Priss (Elizabeth Hartman) – an outspoken political science major

After graduation, the eight women deal with the complications of American life during the depression and World War II as well as in their personal lives.

The Group was directed by Sidney Lumet. It was the first film of many of its cast members: Candice Bergen, Hal Holbrook, George Gaynes, Joan Hackett and Joanna Pettet. Also appearing is Larry Hagman. The film was based on the book of the same name by Mary McCarthy, published in 1963.

When an cast includes the likes of Lucille Bluth and Major Nelson, it’s got to be a fantastic ensemble. With such an expansive cast of characters the film does feel like it’s trying to pack in every type of personality imaginable, but all of the performances are so solid that it works.
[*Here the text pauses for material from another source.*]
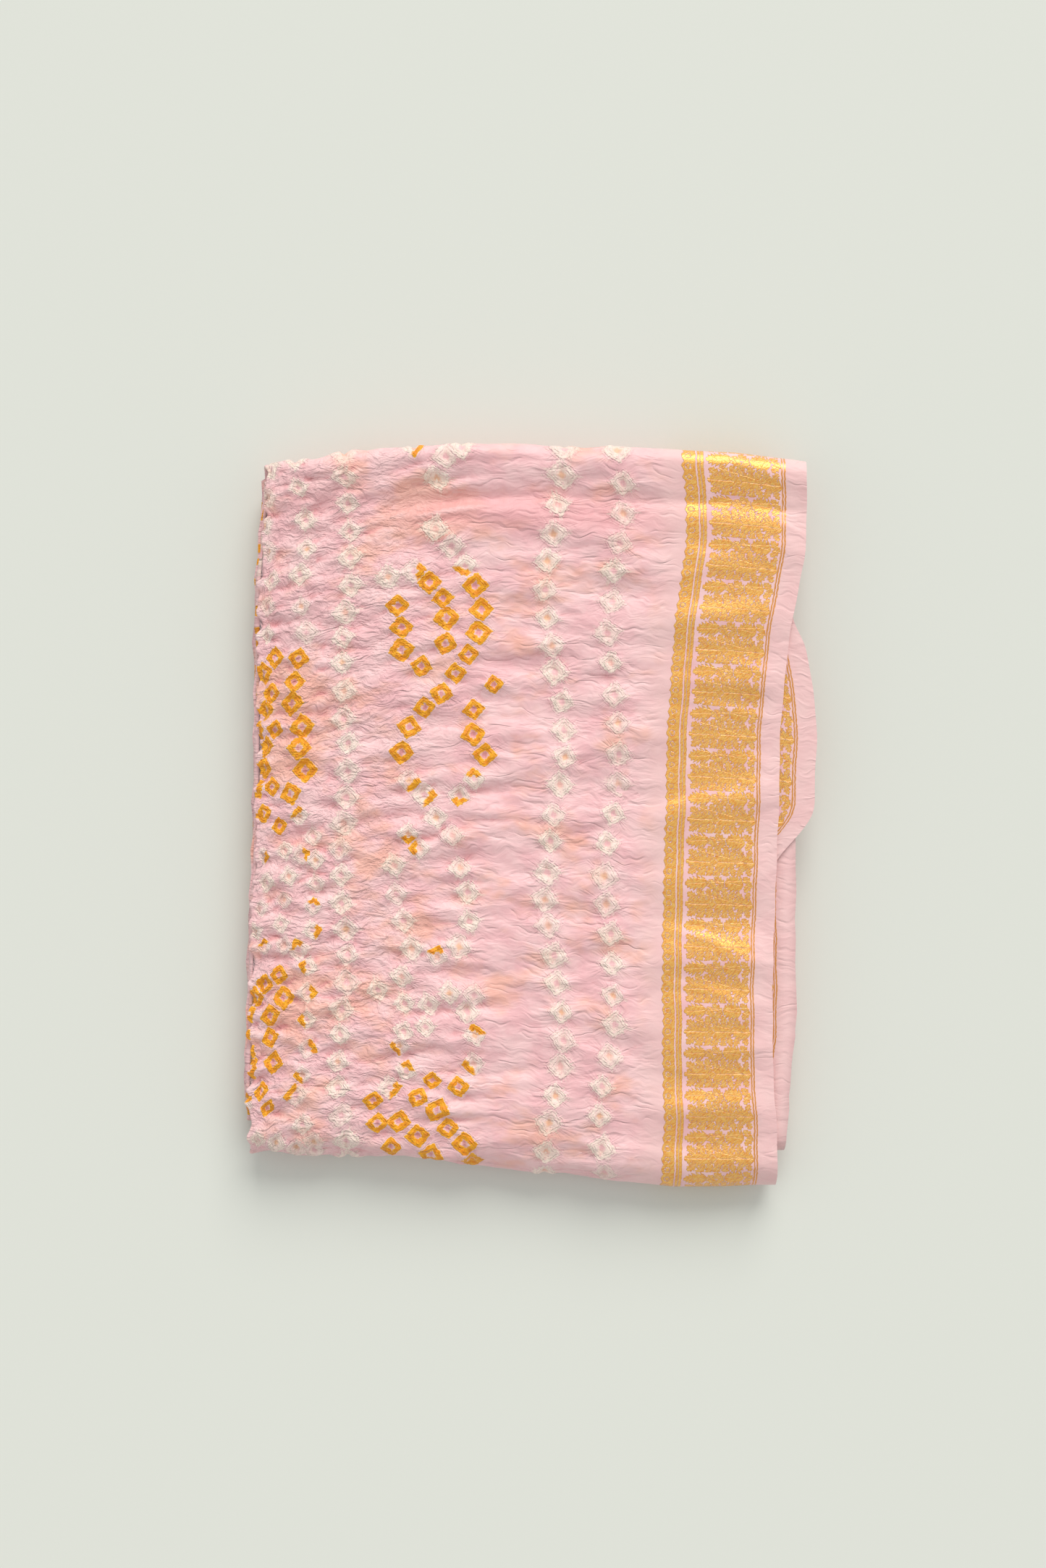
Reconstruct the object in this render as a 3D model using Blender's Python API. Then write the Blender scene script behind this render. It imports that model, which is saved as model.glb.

McCarthy’s novel contains autobiographical elements, as she graduated from Vassar in the class of 1933. The novel and film address issues that were still taboo in 1966, including birth control, mental illness, drug use, alcoholism and abuse.

The film doesn’t seem very authentic to the period in which it is set, but not because of these taboo topics. It falls victim to the odd anachronism that I’ve noticed in many biographical and period films from the mid-century: while some of the visual aspects are convincing, some of them are decidedly suited to the 1960s rather than the 1930s.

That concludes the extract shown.